国内データセンターアウトソーシング市場規模予測
figure 2 「勢力」を読む
利便性高まり、好循環が生まれる
DCは、専業のホスティング事業者だけでなく、SIerやコンピュータメーカー、AmazonやGoogleなど外資ネット企業など、さまざまな勢力が運営している。なかでも近年、DCビジネスに大きなインパクトを与えたのがAmazon EC2だ。パブリッククラウドと呼ばれる方式で、使った時間や量に応じて課金する仕組みだ。これまでのDCは、ユーザーがITリソースを使いたいと思っても、申請やハードの設定などで時間がかかり、料金も硬直的だった。この点、Amazon EC2ではオンラインの操作によって、ものの数分で使え、ITリソースも柔軟に増減できることから、ユーザーの絶大な支持を集めた。こうした外資ネット企業の攻勢を受け、ホスティング事業者やSIerなどは、SIやサービスで付加価値を高めたり、国内DCによる地の利を生かしたクラウド型DCサービスを開発。多様なサービスが競い合うことで利便性が高まり、DCサービスの市場拡大につながる好循環が生まれている。
データセンター事業者の勢力図
figure 3 「売り方」を読む
相互連携で複合チャネルを形成
Amazon EC2に代表されるパブリッククラウドは、使いたいとき、使いたいだけITリソースを手にできる便利で安価なサービスである。ただし、ある程度の技量がないと使いこなすのが難しいうえに、業務で使う場合に必要なアプリケーションなども自前で揃えなければならないことが多い。そこで登場するのが、ビジネスパートナーである。

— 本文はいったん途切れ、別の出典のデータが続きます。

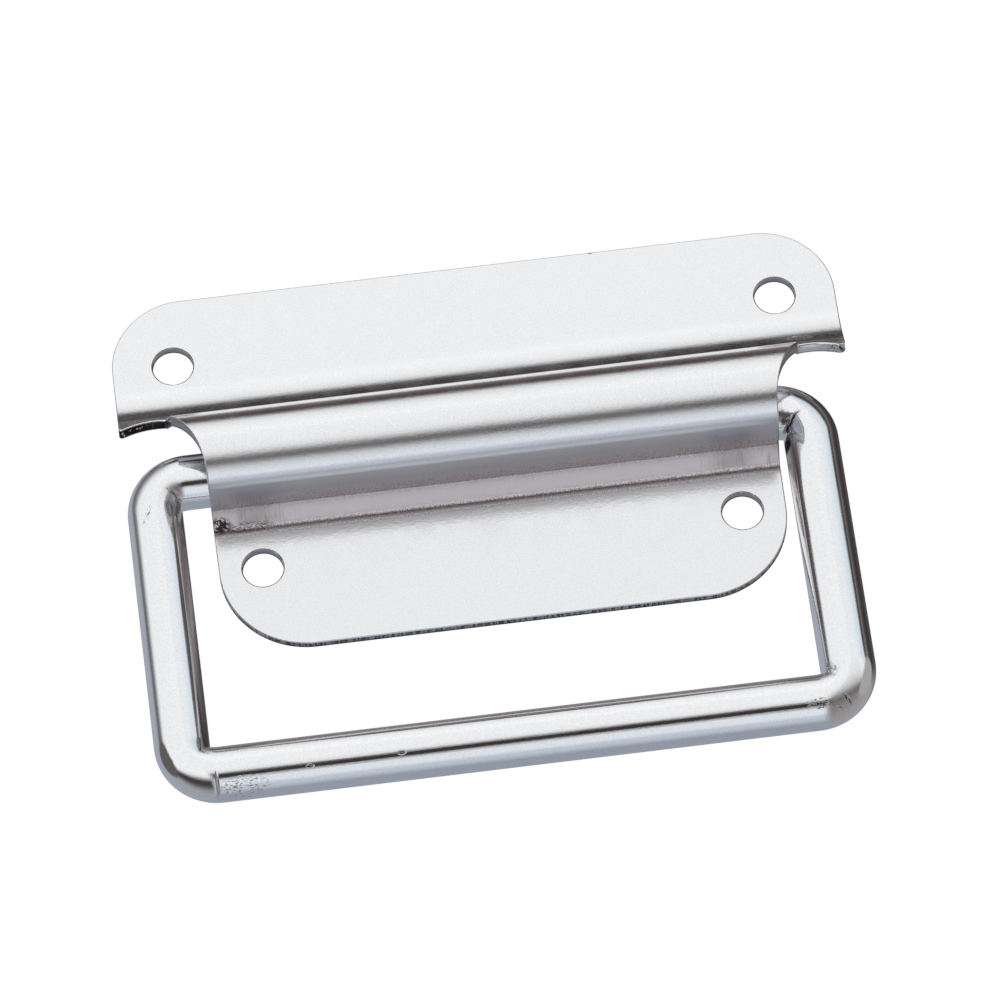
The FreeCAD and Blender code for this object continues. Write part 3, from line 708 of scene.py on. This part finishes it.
def makeWorld(s):
    world = bpy.data.worlds.new("studio")
    bpy.context.scene.world = world
    world.use_nodes = True
    tree = world.node_tree
    tree.nodes.clear()
    parts = addNode(tree, "ShaderNodeSeparateXYZ")
    tree.links.new(addNode(tree, "ShaderNodeTexCoord").outputs["Generated"], parts.inputs[0])
    aside, inward, upward = parts.outputs
    angle = addMath(tree, "ARCTAN2", upward, addMath(tree, "MULTIPLY", inward, -1))
    turn = addNode(tree, "ShaderNodeMapRange", From_Min=-math.pi, From_Max=math.pi)
    tree.links.new(angle, turn.inputs["Value"])
    middle, left, right = (addRing(tree, turn.outputs[0], stops) for stops in (middleRing, leftRing, rightRing))
    picture = addMix(tree, addSpan(tree, aside, *s["leftPart"]), middle, left)
    picture = addMix(tree, addSpan(tree, aside, *s["rightPart"]), picture, right)
    picture = addMix(tree, addSpan(tree, aside, *s["leftEnd"]), picture, s["leftEndShade"])
    picture = addMix(tree, addSpan(tree, aside, *s["rightEnd"]), picture, s["rightEndShade"])

    studio = addNode(tree, "ShaderNodeBackground", Strength=1.0)
    tree.links.new(picture, studio.inputs["Color"])
    white = addNode(tree, "ShaderNodeBackground", Color=(1, 1, 1, 1), Strength=1.0)
    ray = addNode(tree, "ShaderNodeLightPath")
    choose = addNode(tree, "ShaderNodeMixShader")
    tree.links.new(ray.outputs["Is Glossy Ray"], choose.inputs[0])
    tree.links.new(white.outputs["Background"], choose.inputs[1])
    tree.links.new(studio.outputs["Background"], choose.inputs[2])
    out = addNode(tree, "ShaderNodeOutputWorld")
    tree.links.new(choose.outputs["Shader"], out.inputs["Surface"])


def makeFloor(s):
    bm = bmesh.new()
    bmesh.ops.create_grid(bm, x_segments=1, y_segments=1, size=s["floorSize"])
    mesh = bpy.data.meshes.new("paleFloor")
    bm.to_mesh(mesh)
    bm.free()
    floor = addObject("paleFloor", mesh)
    floor.location = (0, 0, s["floorLevel"])
    floor.visible_glossy = False
    pale = bpy.data.materials.new("paleFloor")
    pale.use_nodes = True
    shader = pale.node_tree.nodes["Principled BSDF"]
    shader.inputs["Base Color"].default_value = s["floorShade"]
    shader.inputs["Roughness"].default_value = s["floorRough"]
    mesh.materials.append(pale)


def makeSoftBox(s):
    data = bpy.data.lights.new("softBox", "AREA")
    data.shape = "RECTANGLE"
    data.size, data.size_y = s["lampSize"]
    data.energy = s["lampPower"]
    box = addObject("softBox", data)
    box.location = s["lampPlace"]
    box.rotation_euler = [math.radians(turn) for turn in s["lampTurn"]]
    box.visible_glossy = False


makeWorld(studioSizes)
makeFloor(studioSizes)
makeSoftBox(studioSizes)
print("studio made")


def makeCamera(s):
    data = bpy.data.cameras.new("photoCamera")
    data.lens = s["lens"]
    data.sensor_width = s["sensor"]
    data.clip_start, data.clip_end = s["clip"]
    camera = addObject("photoCamera", data)
    back = Vector(s["place"]) - Vector(s["target"])
    right = Vector((0, 0, 1)).cross(back).normalized()
    up = back.cross(right).normalized()
    turn = Matrix((right, up, back.normalized())).transposed() @ Matrix.Rotation(math.radians(s["roll"]), 3, "Z")
    camera.matrix_world = Matrix.Translation(s["place"]) @ turn.to_4x4()
    bpy.context.scene.camera = camera


makeCamera(cameraSizes)
bpy.context.scene.view_settings.view_transform = "Standard"
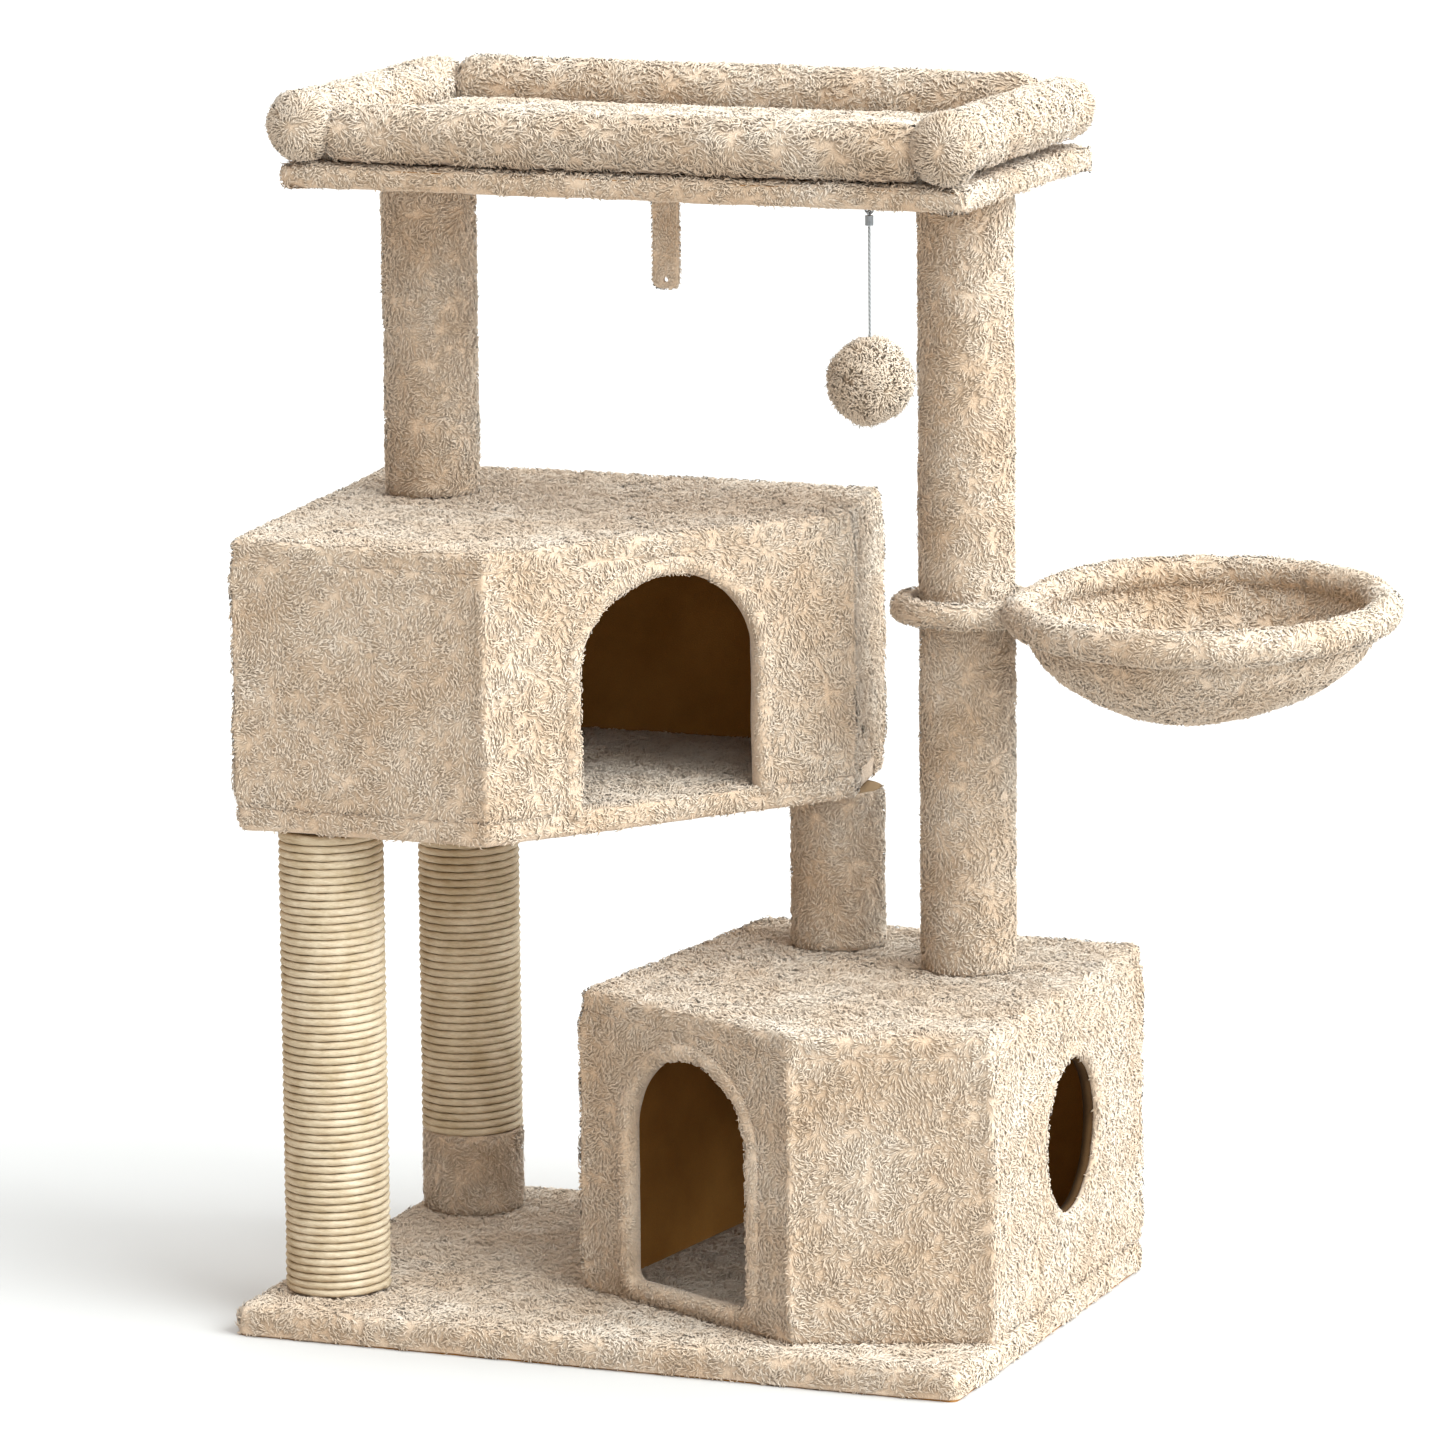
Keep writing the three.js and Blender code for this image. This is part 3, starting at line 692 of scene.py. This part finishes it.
def arch_path(opening, step=4 * MM):
    """(along, height, away-along, away-height) round an opening's edge; away points out of the opening."""
    if "radius" in opening:
        angles = np.arange(0, 2 * math.pi, step / opening["radius"])
        out = np.stack([np.cos(angles), np.sin(angles)], 1)
        return np.column_stack([[opening["along"], opening["height"]] + out * opening["radius"], out]), True
    half, rise = opening["width"] / 2, opening["rise"]
    spring = opening["bottom"] + opening["height"] - rise
    foot = opening["bottom"] if opening["sill"] else opening["bottom"] - 6 * MM
    rows = []
    if opening["sill"]:
        for x in lies(-half + 6 * MM, half - 6 * MM, 28):
            rows.append((x, foot, 0, -1))
        for a in lies(-80, -10, 4):
            c, s = math.cos(math.radians(a)), math.sin(math.radians(a))
            rows.append((half - 6 * MM + 6 * MM * c, foot + 6 * MM + 6 * MM * s, c, s))
    for z in np.arange(foot + (6 * MM if opening["sill"] else 0), spring, step):
        rows.append((half, z, 1, 0))
    for a in np.arange(0, math.pi + 1e-6, step / half):
        c, s = math.cos(a), math.sin(a)
        out = unit(np.array([c / half, s / rise]))
        rows.append((half * c, spring + rise * s, *out))
    for z in np.arange(foot + (6 * MM if opening["sill"] else 0), spring, step)[::-1]:
        rows.append((-half, z, -1, 0))
    if opening["sill"]:
        for a in lies(190, 260, 4):
            c, s = math.cos(math.radians(a)), math.sin(math.radians(a))
            rows.append((-half + 6 * MM + 6 * MM * c, foot + 6 * MM + 6 * MM * s, c, s))
    rows = np.array(rows, float)
    rows[:, 0] += opening["along"]
    return rows, opening["sill"]


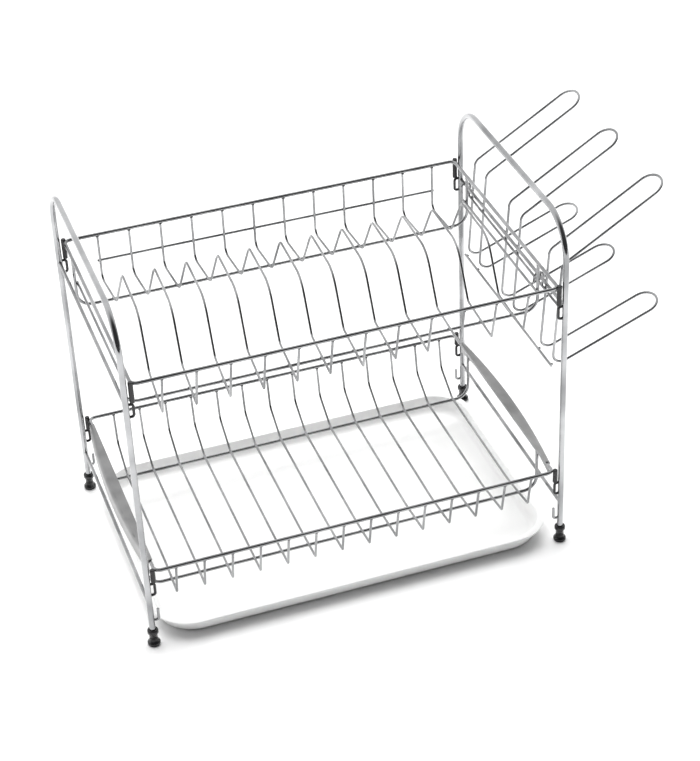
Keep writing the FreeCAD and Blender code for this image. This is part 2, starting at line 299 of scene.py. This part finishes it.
def makeTray(shape):
    low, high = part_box("drip_tray")
    width, depth = high.x - low.x, high.y - low.y
    centre = ((low.x + high.x) / 2, (low.y + high.y) / 2, low.z)
    under = high.z - low.z - shape["lipThick"]
    outside = shape["lipWidth"] - shape["wall"]
    deselectAll()
    bpy.ops.mesh.primitive_plane_add(size=1, location=centre)
    tray = nameActive("dripTray")
    settle(tray)
    bpy.ops.object.mode_set(mode="EDIT")
    bpy.ops.mesh.select_all(action="SELECT")
    bpy.ops.transform.resize(value=(width, depth, 1), center_override=centre)
    bpy.ops.mesh.bevel(offset=shape["cornerRadius"], segments=shape["cornerSteps"], affect="VERTICES")
    bpy.ops.mesh.select_all(action="SELECT")

    # share of the full width and depth that an inset leaves
    def fit(inset):
        return (width - 2 * inset) / width, (depth - 2 * inset) / depth

    def step(before, after):
        return fit(after)[0] / fit(before)[0], fit(after)[1] / fit(before)[1]

    # up the outside, out under the lip, over it and down to the floor
    foot = outside + shape["draft"]
    bpy.ops.transform.resize(value=(*fit(foot), 1), center_override=centre)
    extrudeRing(under, step(foot, outside), centre)
    extrudeRing(0, step(outside, 0), centre)
    extrudeRing(shape["lipThick"], (1, 1), centre)
    extrudeRing(0, step(0, shape["lipWidth"]), centre)
    inner = shape["lipWidth"] + shape["draft"]
    floorZ = low.z + shape["floorThick"]
    extrudeRing(floorZ - high.z, step(shape["lipWidth"], inner), centre)

    def ringAt(z):
        near = 0.00002
        return lambda a, b: abs(a.z - z) < near and abs(b.z - z) < near

    pickEdges(ringAt(floorZ))
    bpy.ops.mesh.bevel(offset=shape["insideBend"], segments=shape["insideSteps"], affect="EDGES")
    pickEdges(ringAt(low.z))
    bpy.ops.mesh.bevel(offset=shape["outsideBend"], segments=shape["outsideSteps"], affect="EDGES")
    bpy.ops.object.mode_set(mode="OBJECT")
    faceOut(tray)
    bevel = tray.modifiers.new("edgeRound", "BEVEL")
    bevel.width = shape["edgeRound"]
    bevel.segments = shape["edgeSteps"]
    bevel.limit_method = "ANGLE"
    bevel.angle_limit = math.radians(shape["edgeAngle"])
    applyModifiers(tray)
    smooth(tray, 40)
    giveMaterial(tray, finishes["white_tray"])
    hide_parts("drip_tray")
    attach(tray, "tray")


makeTray(trayShape)
print("drip tray made")


# feet

footShape = {
    "sides": 48, "baseR": 0.00599, "waistR": 0.0038, "collarR": 0.0051, "height": 0.017,
    "grooveDeep": 0.0004,
}


def makeFeet(shape):
    base, waist, collar, top = shape["baseR"], shape["waistR"], shape["collarR"], shape["height"]
    deep = shape["grooveDeep"]
    # height and radius from the flat base, over the waist's groove, to the leg's socket
    rings = [(0.0, base - 0.0012), (0.0003, base - 0.0004), (0.0009, base)]
    rings += [(0.0024, base), (0.0032, base - 0.0003), (0.0037, base - 0.001)]
    rings += [(0.0046, waist + 0.0007), (0.0058, waist + 0.0001), (0.0072, waist)]
    rings += [(0.0076, waist - deep), (0.0082, waist - deep), (0.0086, waist)]
    rings += [(0.0112, waist), (0.0121, waist + 0.0003), (0.0127, collar - 0.0004)]
    rings += [(0.0133, collar), (0.0158, collar), (0.0166, collar - 0.0003)]
    rings += [(top, collar - 0.0009), (top, 0.0031), (top - 0.0006, 0.00285)]
    foot = turned("footMaster", rings, shape["sides"])
    smooth(foot, 50)
    giveMaterial(foot, finishes["black_plastic"])
    for side in ("left", "right"):
        for end in ("front", "back"):
            node = f"{end}_{side}_foot"
            low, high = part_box(node)
            one = copyTo(foot, [((low.x + high.x) / 2, (low.y + high.y) / 2, low.z)])[0]
            makeActive(one)
            nameActive(f"{end}{side.capitalize()}Foot")
            settle(one)
            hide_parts(node)
            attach(one, "frame")
    removeObject(foot)


makeFeet(footShape)
print("feet made")


# welds where the wires cross

weldShape = {"wide": 0.0017, "tall": 0.0011, "rows": 6, "sides": 10, "lastRing": 80}
weldPlace = {
    "wireR": 0.00115, "loopR": 0.00125, "railR": 0.0015, "overRail": 0.0028,
    "intoRim": 0.0003, "dividerLean": 0.0024, "intoBar": 0.0001,
}
# skew: how far a wire's front end stands to the left of its back end
# frontShare: how much of that is reached at the front floor rail
rackFacts = {
    "lower": {"count": 14, "skew": 0.0045, "body": "frame", "frontShare": 0.49},
    "upper": {"count": 12, "skew": 0.0049, "body": "upper_rack", "frontShare": 0.45},
}


def makeBead(shape):
    half = shape["rows"] // 2
    rings = []
    for i in range(-half, half + 1):
        turn = math.radians(shape["lastRing"]) * i / half
        rings.append((shape["tall"] * math.sin(turn), shape["wide"] * math.cos(turn)))
    bead = turned("beadMaster", rings, shape["sides"])
    smooth(bead, 60)
    giveMaterial(bead, weldFinish)
    return bead


def railTop(node):
    low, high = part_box(node)
    return (low.y + high.y) / 2, low.z + weldPlace["overRail"]


def makeRackWelds(rack, facts, bead):
    rimLow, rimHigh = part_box(f"{rack}_rim")
    rimR = (rimHigh.z - rimLow.z) / 2
    rimZ = rimLow.z + rimR
    underRim = rimZ - rimR
    backY = rimHigh.y - rimR - weldPlace["intoRim"]
    frontY = rimLow.y + rimR + weldPlace["intoRim"]
    backRail, backZ = railTop(f"{rack}_back_floor_rail")
    frontRail, frontZ = railTop(f"{rack}_front_floor_rail")
    places = []
    for number in range(1, facts["count"] + 1):
        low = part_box(f"{rack}_wire_{number:02d}")[0]
        frontX = low.x + weldPlace["wireR"]
        backX = frontX + facts["skew"]
        places += [(backX, backY, underRim), (frontX, frontY, underRim)]
        places.append((backX - facts["skew"] * facts["frontShare"], frontRail, frontZ))
        if rack == "lower":
            places.append((backX, backRail, backZ))
        else:
            places.append((backX + weldPlace["dividerLean"], backRail, backZ))
            guardLow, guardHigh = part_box("upper_back_guard_rail")
            places.append((backX, guardLow.y, (guardLow.z + guardHigh.z) / 2))
    for end in ("back", "front"):
        railLow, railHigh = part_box(f"{rack}_{end}_floor_rail")
        y = (railLow.y + railHigh.y) / 2
        for x in (railLow.x + weldPlace["railR"], railHigh.x - weldPlace["railR"]):
            places.append((x, y, underRim))
    welds = joinAs(copyTo(bead, places), f"{rack}RackWelds")
    settle(welds)
    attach(welds, facts["body"])


bead = makeBead(weldShape)
for rack, facts in rackFacts.items():
    makeRackWelds(rack, facts, bead)


def makeHolderWelds(bead):
    places = []
    for node in ("holder_upper_bar", "holder_lower_bar"):
        low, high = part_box(node)
        z = (low.z + high.z) / 2
        for name in ("front", "middle", "back"):
            loopLow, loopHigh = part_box(f"cup_loop_{name}")
            for y in (loopLow.y + weldPlace["loopR"], loopHigh.y - weldPlace["loopR"]):
                places.append((high.x - weldPlace["intoBar"], y, z))
    welds = joinAs(copyTo(bead, places), "cupHolderWelds")
    settle(welds)
    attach(welds, "cup_holder")


makeHolderWelds(bead)
removeObject(bead)
print("welds made")


# floor, light and camera

studio = {
    "floorSize": 14, "floorColour": (0.9, 0.9, 0.9), "floorShade": 0.985, "floorRough": 0.7,
    "floorGloss": 0.2, "backSky": (1.15, 1.15, 1.15), "frontSky": (0.06, 0.06, 0.062),
    "skyTurn": (-0.45, 0.35), "worldStrength": 1,
    "sunStrength": 3.6, "sunSpread": 55, "sunTurn": (26, 0, 172),
}


def makeFloor(look):
    deselectAll()
    bpy.ops.mesh.primitive_plane_add(size=look["floorSize"], location=(0, 0, 0))
    floor = nameActive("studioFloor")
    material, tree, shader = newMaterial("paleFloor")
    cloudy = addNoise(tree, 1.5, 2)
    light = look["floorColour"]
    dark = tuple(part * look["floorShade"] for part in light)
    tree.links.new(blendColours(tree, cloudy, dark, light), shader.inputs["Base Color"])
    shader.inputs["Roughness"].default_value = look["floorRough"]
    shader.inputs["Specular IOR Level"].default_value = look["floorGloss"]
    giveMaterial(floor, material)


# a bright sky behind the rack and a dark one in front, for the chrome to mirror
def makeWorld(look):
    world = bpy.data.worlds.new("studioWorld")
    bpy.context.scene.world = world
    world.use_nodes = True
    tree = world.node_tree
    coords = tree.nodes.new("ShaderNodeTexCoord")
    apart = tree.nodes.new("ShaderNodeSeparateXYZ")
    share = tree.nodes.new("ShaderNodeMapRange")
    share.interpolation_type = "SMOOTHSTEP"
    share.inputs["From Min"].default_value = look["skyTurn"][0]
    share.inputs["From Max"].default_value = look["skyTurn"][1]
    ramp = tree.nodes.new("ShaderNodeValToRGB")
    ramp.color_ramp.elements[0].color = (*look["frontSky"], 1)
    ramp.color_ramp.elements[1].color = (*look["backSky"], 1)
    tree.links.new(coords.outputs["Generated"], apart.inputs["Vector"])
    tree.links.new(apart.outputs["Y"], share.inputs["Value"])
    tree.links.new(share.outputs["Result"], ramp.inputs["Fac"])
    sky = tree.nodes["Background"]
    sky.inputs["Strength"].default_value = look["worldStrength"]
    tree.links.new(ramp.outputs["Color"], sky.inputs["Color"])


def makeSun(look):
    deselectAll()
    turn = [math.radians(part) for part in look["sunTurn"]]
    bpy.ops.object.light_add(type="SUN", location=(0, 0, 2), rotation=turn)
    light = nameActive("backSun")
    light.data.energy = look["sunStrength"]
    light.data.angle = math.radians(look["sunSpread"])
    light.visible_glossy = False  # the chrome mirrors the sky and floor, not this light


cameraView = {
    "fromLeg": (-0.2579, -1.4223, 1.2773), "turn": (55.134, 2.155, -19.259),
    "lens": 108.1, "sensor": 36,
}


def makeCamera(view):
    low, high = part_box("left_arch_frame")
    barR = (high.x - low.x) / 2
    leg = Vector(((low.x + high.x) / 2, low.y + barR, 0))
    turn = [math.radians(part) for part in view["turn"]]
    bpy.ops.object.camera_add(location=leg + Vector(view["fromLeg"]), rotation=turn)
    camera = nameActive("pictureCamera")
    camera.data.lens = view["lens"]
    camera.data.sensor_fit = "HORIZONTAL"
    camera.data.sensor_width = view["sensor"]
    bpy.context.scene.camera = camera


makeFloor(studio)
makeWorld(studio)
makeSun(studio)
makeCamera(cameraView)
bpy.context.scene.view_settings.view_transform = "Standard"
print("studio and camera set")

bpy.context.view_layer.update()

例えば、SIerのCSKが開発するパブリッククラウド向け制御ソフトは、Amazon EC2やニフティクラウドへの対応を表明している。こうしたユーティリティサービスを組み合わせることで、使い勝手が大幅に向上するわけだ。また、クラウド上に業務システムを構築するSIサービスや、アプリケーションソフトをクラウド経由で提供するSaaSやASPなどの付加サービスで、ユーザーの需要に応える方法もある。
販売チャネルは、純粋にITリソースだけ使いたいユーザーはオンラインで調達し、SIが必要なユーザーはDCを運営しているSIerやメーカーに発注するなど、ユーザーニーズに応じた商流が形成されつつある。今後は、パブリッククラウドとSIer、ソフトメーカーが相互に連携するなど、より複合的なチャネルに発展していくものとみられる。
クラウド型データセンターサービスの売り方
figure 4 「可能性」を読む
数少ない成長株、大型投資が相次ぐ
DCビジネス拡大の成長エンジンとなっているのが、クラウドサービスである。IDC Japanによれば、2010年の国内クラウドサービスの市場規模は前年比41.9%増の443億円に達する見込みで、14年までは年間平均成長率37.5%で伸びると予測している。実数では14年は09年の約4.9倍の1534億円になるなど、飽和感が漂う国内情報サービスのなかで数少ない成長分野だ。
DCへの投資は活発に行われている。さくらインターネットは、2011年秋、本格的なパブリッククラウド方式の大型DCを北海道石狩市に稼働させる。最終的には全8棟4000ラックを建設する計画だ。大手SIerでは、ITホールディングス(ITHD)が11年4月をめどに、新日鉄ソリューションズ(NSSOL)は12年初頭、野村総合研究所(NRI)は12年度中に、それぞれ首都圏に最新鋭のDCを竣工する。各社とも、ITシステムのサービス化やクラウドビジネスの拡大を見越した先行投資を積極化。ITHDはグループで30種類以上のSaaS型アプリケーションを開発し、NSSOLは独自のクラウドサービスabsonne(アブソンヌ)を軸にビジネスを伸ばす。NRIは得意の証券業向け基幹業務システムの共同利用型サービスを展開するなど、DC活用型サービスビジネス拡充に力を入れている。